Their trailing stems make a real impact; they’re undemanding to look after, and they've stayed (quite amazingly) pest-proof, despite a nearby plant developing a major aphid problem. They're also known for being one of the easiest houseplants to propagate. So, when I set about selecting plants for propagation this summer, pothos were top of the list.
While the spider plants, aloes, and snake plants could be divided into new plants, I tackled my pothos propagation by taking cuttings. I’m pleased to say it was a great success, and now there are two new pothos plants growing steadily but surely on the windowsill.
How to propagate pothos in 5 steps
As always when taking cuttings, ensure you start with a healthy parent plant. I chose to propagate a golden pothos (which are available from The Sill) that was particularly luscious and full – afterward, you could barely tell that cuttings had been taken.
Here’s how to do it:
- Take a sharp and clean pair of pruners and cut a 6-inch section from the end of a growing stem. I then took a second cutting from the same stem, below the first cutting point. Make your cuts just below a leaf or growth node – these look like small bumps on the stem. Each cutting should have two or three leaves on it.

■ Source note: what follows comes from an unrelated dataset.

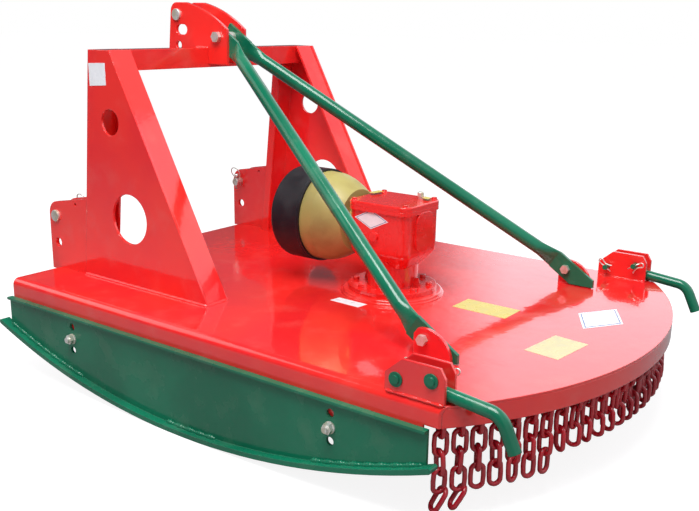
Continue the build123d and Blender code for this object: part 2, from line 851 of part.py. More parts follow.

- Remove the bottom leaf (you don't want this to be buried in the soil) and insert the bottom two inches or so of each cutting into small pots of well-draining potting mix. I mixed mine with a small amount of horticultural grit for extra drainage.
- Lightly water the potting mix and place the cuttings somewhere that’s warm and gets plenty of light. Avoid direct sun.
- Humidity can be beneficial for encouraging your cuttings to root. As well as lightly watering the potting soil when it felt dry, I misted my cuttings once or twice a week. This colorful glass mister from Terrain is perfect for the job and looks pretty, too. You could also cover the pots with a clear bag, recommends Vladan Nikolic, a houseplant expert.
- They may seem a little droopy at first, but after a week or so, they should start to look more upright. Once new growth has appeared, you can pot them up into larger containers and keep caring for them as you would your fully-grown pothos.
Vladan Nikolic, otherwise known as Mr. Houseplant, is a houseplant expert with over 10 years of experience. He is the Founder of the houseplant care blog MrHouseplant.com and also an influencer who helps newcomers in the houseplant world become great plant parents. You can find him on Instagram, TikTok, Youtube, Facebook, Twitter and Pinterest.
When should you propagate pothos?
It’s always best to propagate houseplants during their growing season, which tends to be during the warmer months of spring or summer. I took my pothos cuttings in midsummer and they were quick to root.
How long does it take for pothos cuttings to grow?
New leaves should appear within around four to six weeks, under the right conditions. Growth should continue until the plant goes into dormancy when the temperature cools.
It’s worth mentioning that the cutting I took from the stem tip produced a new leaf slightly faster than the cutting taken from a section of stem lower down, but only by a week or so.
Can you propagate pothos cuttings in water?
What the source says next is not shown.